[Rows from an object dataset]
##############################

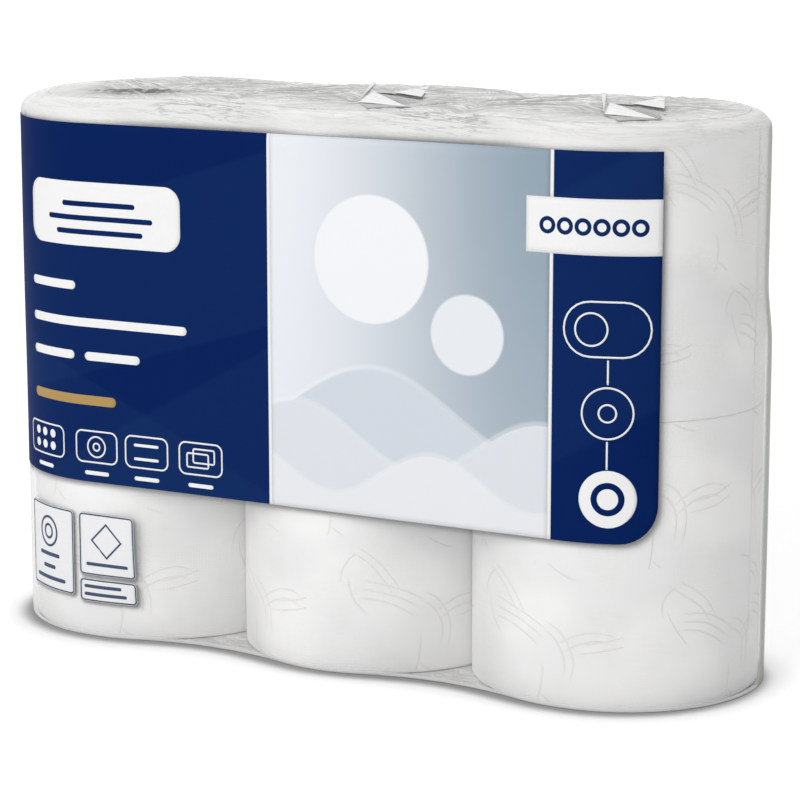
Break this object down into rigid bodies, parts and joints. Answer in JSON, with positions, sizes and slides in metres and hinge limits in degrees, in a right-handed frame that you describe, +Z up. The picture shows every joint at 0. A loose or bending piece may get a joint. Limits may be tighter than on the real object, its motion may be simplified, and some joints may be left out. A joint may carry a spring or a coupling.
{
  "type": "toilet paper roll pack",
  "caption": "Sealed pack of toilet rolls standing on end in a row of stacked columns, drawn up in clear film, with a printed panel round the front and one end.",
  "frame": {"origin": "centre of the pack's base, on the surface it stands on", "axes": "+X along the row of rolls, towards the end the printed panel leaves bare; -Y is the printed front; +Z up, along the rolls' axes"},
  "size_m": [0.2778, 0.0976, 0.1908],
  "materials": {
    "paper": "soft embossed tissue, matt",
    "core_board": "plain grey board",
    "clear_film": "thin clear film, gathered and creased at both ends",
    "label_navy": "navy print, satin",
    "label_picture": "pale blue-grey print, satin",
    "label_white": "white print, satin",
    "badge_white": "white print, satin"
  },
  "bodies": {
    "root": {"roll_left_lower": "paper", "roll_middle_lower": "paper", "roll_right_lower": "paper", "roll_left_upper": "paper", "roll_middle_upper": "paper", "roll_right_upper": "paper", "core_left_lower": "core_board", "core_middle_lower": "core_board", "core_right_lower": "core_board", "core_left_upper": "core_board", "core_middle_upper": "core_board", "core_right_upper": "core_board", "film_wrap": "clear_film", "front_label": "label_navy", "picture_field": "label_picture", "white_print": "label_white", "badge_tall": "badge_white", "badge_square": "badge_white", "badge_strip": "badge_white"}
  },
  "joints": []
}
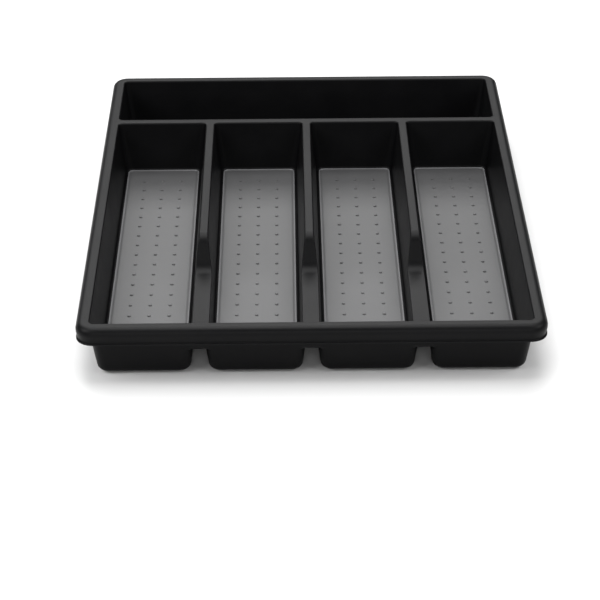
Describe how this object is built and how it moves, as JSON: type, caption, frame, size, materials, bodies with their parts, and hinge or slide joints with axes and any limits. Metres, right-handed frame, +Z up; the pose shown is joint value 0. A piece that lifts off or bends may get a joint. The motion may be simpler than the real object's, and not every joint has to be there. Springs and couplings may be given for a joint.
{
  "type": "cutlery tray",
  "caption": "Cutlery tray for a kitchen drawer: a moulded shell of long tubs side by side with one across the back, soft grip mats on the tub floors and non-slip feet.",
  "frame": {"origin": "on the drawer floor under the middle of the tray", "axes": "+X to the right, +Y from the front of the tray to its rear compartment, +Z up"},
  "size_m": [0.326, 0.4, 0.045],
  "materials": {
    "shell": "black moulded polypropylene with a satin sheen",
    "grip": "mid grey soft thermoplastic elastomer, matt",
    "foot": "dark soft elastomer, matt"
  },
  "bodies": {
    "root": {"tray_shell": "shell", "grip_mat_1": "grip", "grip_mat_2": "grip", "grip_mat_3": "grip", "grip_mat_4": "grip", "grip_mat_rear": "grip", "foot_front_1": "foot", "foot_front_2": "foot", "foot_front_3": "foot", "foot_front_4": "foot", "foot_rear_1": "foot", "foot_rear_2": "foot", "foot_rear_3": "foot", "foot_rear_4": "foot"}
  },
  "joints": []
}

##############################

DESCRIPTION OF THE TASK:
Write out all the records above again, exactly as they stand.

EXERCISE SOLUTION:
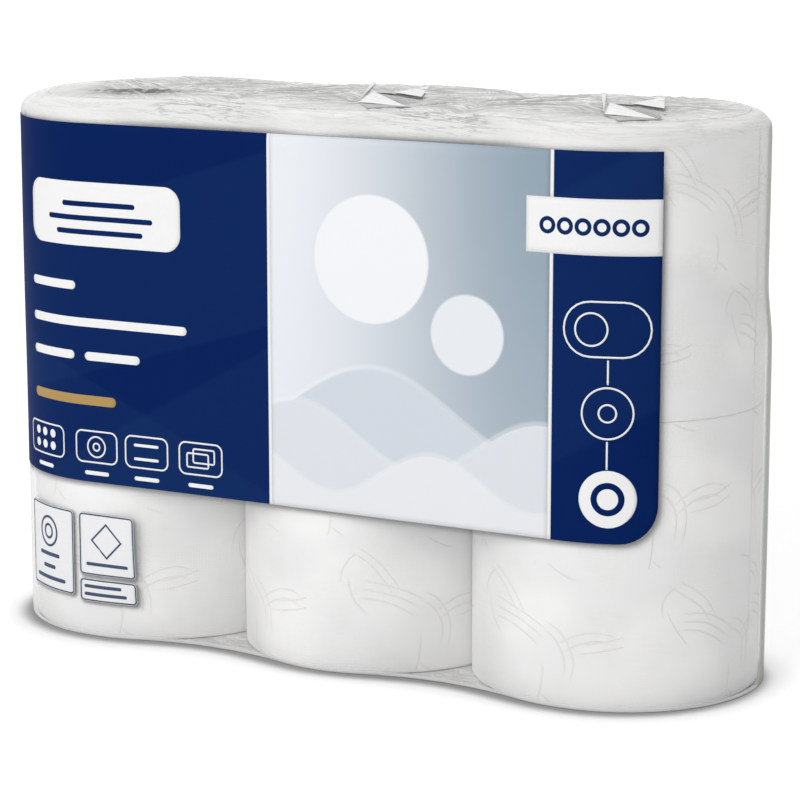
Break this object down into rigid bodies, parts and joints. Answer in JSON, with positions, sizes and slides in metres and hinge limits in degrees, in a right-handed frame that you describe, +Z up. The picture shows every joint at 0. A loose or bending piece may get a joint. Limits may be tighter than on the real object, its motion may be simplified, and some joints may be left out. A joint may carry a spring or a coupling.
{
  "type": "toilet paper roll pack",
  "caption": "Sealed pack of toilet rolls standing on end in a row of stacked columns, drawn up in clear film, with a printed panel round the front and one end.",
  "frame": {"origin": "centre of the pack's base, on the surface it stands on", "axes": "+X along the row of rolls, towards the end the printed panel leaves bare; -Y is the printed front; +Z up, along the rolls' axes"},
  "size_m": [0.2778, 0.0976, 0.1908],
  "materials": {
    "paper": "soft embossed tissue, matt",
    "core_board": "plain grey board",
    "clear_film": "thin clear film, gathered and creased at both ends",
    "label_navy": "navy print, satin",
    "label_picture": "pale blue-grey print, satin",
    "label_white": "white print, satin",
    "badge_white": "white print, satin"
  },
  "bodies": {
    "root": {"roll_left_lower": "paper", "roll_middle_lower": "paper", "roll_right_lower": "paper", "roll_left_upper": "paper", "roll_middle_upper": "paper", "roll_right_upper": "paper", "core_left_lower": "core_board", "core_middle_lower": "core_board", "core_right_lower": "core_board", "core_left_upper": "core_board", "core_middle_upper": "core_board", "core_right_upper": "core_board", "film_wrap": "clear_film", "front_label": "label_navy", "picture_field": "label_picture", "white_print": "label_white", "badge_tall": "badge_white", "badge_square": "badge_white", "badge_strip": "badge_white"}
  },
  "joints": []
}
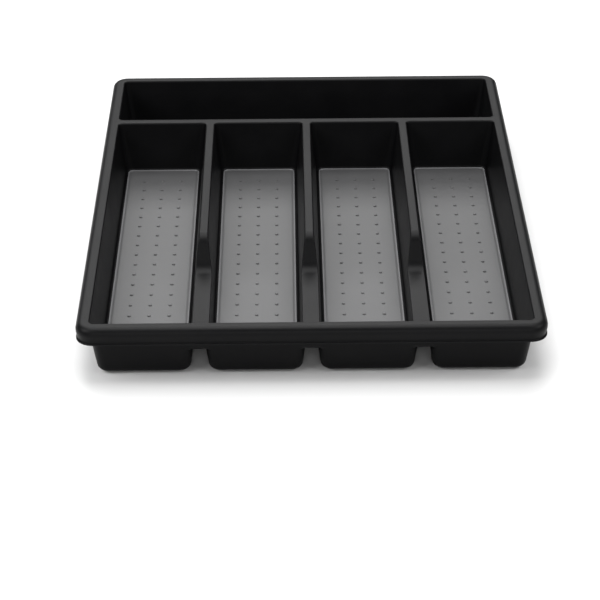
Describe how this object is built and how it moves, as JSON: type, caption, frame, size, materials, bodies with their parts, and hinge or slide joints with axes and any limits. Metres, right-handed frame, +Z up; the pose shown is joint value 0. A piece that lifts off or bends may get a joint. The motion may be simpler than the real object's, and not every joint has to be there. Springs and couplings may be given for a joint.
{
  "type": "cutlery tray",
  "caption": "Cutlery tray for a kitchen drawer: a moulded shell of long tubs side by side with one across the back, soft grip mats on the tub floors and non-slip feet.",
  "frame": {"origin": "on the drawer floor under the middle of the tray", "axes": "+X to the right, +Y from the front of the tray to its rear compartment, +Z up"},
  "size_m": [0.326, 0.4, 0.045],
  "materials": {
    "shell": "black moulded polypropylene with a satin sheen",
    "grip": "mid grey soft thermoplastic elastomer, matt",
    "foot": "dark soft elastomer, matt"
  },
  "bodies": {
    "root": {"tray_shell": "shell", "grip_mat_1": "grip", "grip_mat_2": "grip", "grip_mat_3": "grip", "grip_mat_4": "grip", "grip_mat_rear": "grip", "foot_front_1": "foot", "foot_front_2": "foot", "foot_front_3": "foot", "foot_front_4": "foot", "foot_rear_1": "foot", "foot_rear_2": "foot", "foot_rear_3": "foot", "foot_rear_4": "foot"}
  },
  "joints": []
}